### MATERIAL FOR THIS TASK
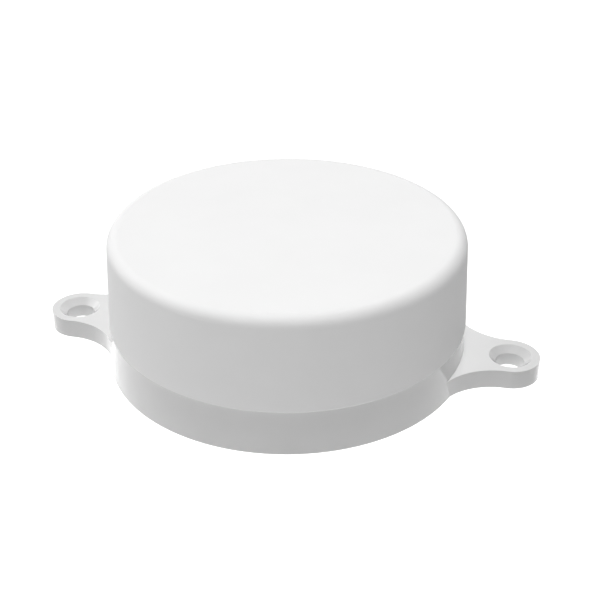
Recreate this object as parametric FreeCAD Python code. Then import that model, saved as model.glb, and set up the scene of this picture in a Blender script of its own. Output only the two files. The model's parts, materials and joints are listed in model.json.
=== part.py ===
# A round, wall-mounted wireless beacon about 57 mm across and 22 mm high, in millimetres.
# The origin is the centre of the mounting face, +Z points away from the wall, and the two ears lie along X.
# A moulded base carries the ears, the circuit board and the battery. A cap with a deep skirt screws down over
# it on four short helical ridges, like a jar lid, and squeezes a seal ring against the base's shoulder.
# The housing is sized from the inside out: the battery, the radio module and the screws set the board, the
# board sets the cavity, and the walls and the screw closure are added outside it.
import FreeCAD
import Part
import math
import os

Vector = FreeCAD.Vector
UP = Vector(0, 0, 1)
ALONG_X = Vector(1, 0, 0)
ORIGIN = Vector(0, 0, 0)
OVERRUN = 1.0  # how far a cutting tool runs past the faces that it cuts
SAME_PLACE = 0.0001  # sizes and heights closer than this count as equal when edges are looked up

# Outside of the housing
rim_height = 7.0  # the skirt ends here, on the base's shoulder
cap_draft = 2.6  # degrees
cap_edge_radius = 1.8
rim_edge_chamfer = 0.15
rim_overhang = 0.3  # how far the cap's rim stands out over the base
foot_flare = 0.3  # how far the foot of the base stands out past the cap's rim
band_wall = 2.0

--

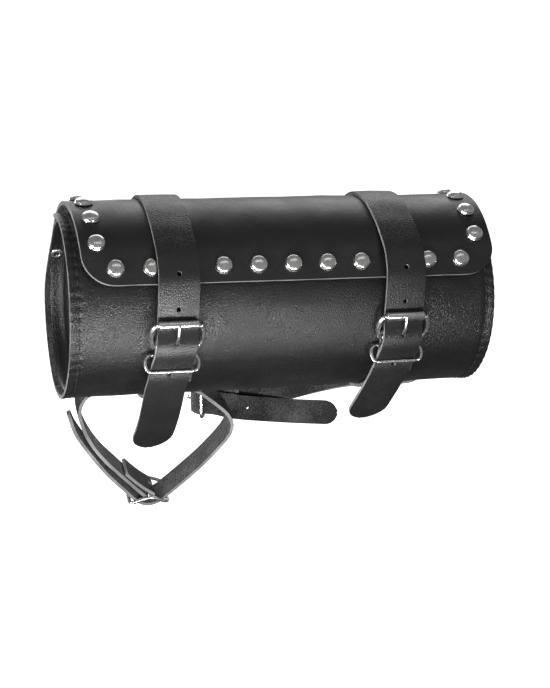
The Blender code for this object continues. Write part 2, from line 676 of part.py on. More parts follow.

### INSTRUCTIONS FOR THE TASK
Extract and reproduce exactly the lines opening with the line containing "Recreate this object" and closing with the line containing "band_wall = 2.0", inclusive.

### FULL RESPONSE
Recreate this object as parametric FreeCAD Python code. Then import that model, saved as model.glb, and set up the scene of this picture in a Blender script of its own. Output only the two files. The model's parts, materials and joints are listed in model.json.
=== part.py ===
# A round, wall-mounted wireless beacon about 57 mm across and 22 mm high, in millimetres.
# The origin is the centre of the mounting face, +Z points away from the wall, and the two ears lie along X.
# A moulded base carries the ears, the circuit board and the battery. A cap with a deep skirt screws down over
# it on four short helical ridges, like a jar lid, and squeezes a seal ring against the base's shoulder.
# The housing is sized from the inside out: the battery, the radio module and the screws set the board, the
# board sets the cavity, and the walls and the screw closure are added outside it.
import FreeCAD
import Part
import math
import os

Vector = FreeCAD.Vector
UP = Vector(0, 0, 1)
ALONG_X = Vector(1, 0, 0)
ORIGIN = Vector(0, 0, 0)
OVERRUN = 1.0  # how far a cutting tool runs past the faces that it cuts
SAME_PLACE = 0.0001  # sizes and heights closer than this count as equal when edges are looked up

# Outside of the housing
rim_height = 7.0  # the skirt ends here, on the base's shoulder
cap_draft = 2.6  # degrees
cap_edge_radius = 1.8
rim_edge_chamfer = 0.15
rim_overhang = 0.3  # how far the cap's rim stands out over the base
foot_flare = 0.3  # how far the foot of the base stands out past the cap's rim
band_wall = 2.0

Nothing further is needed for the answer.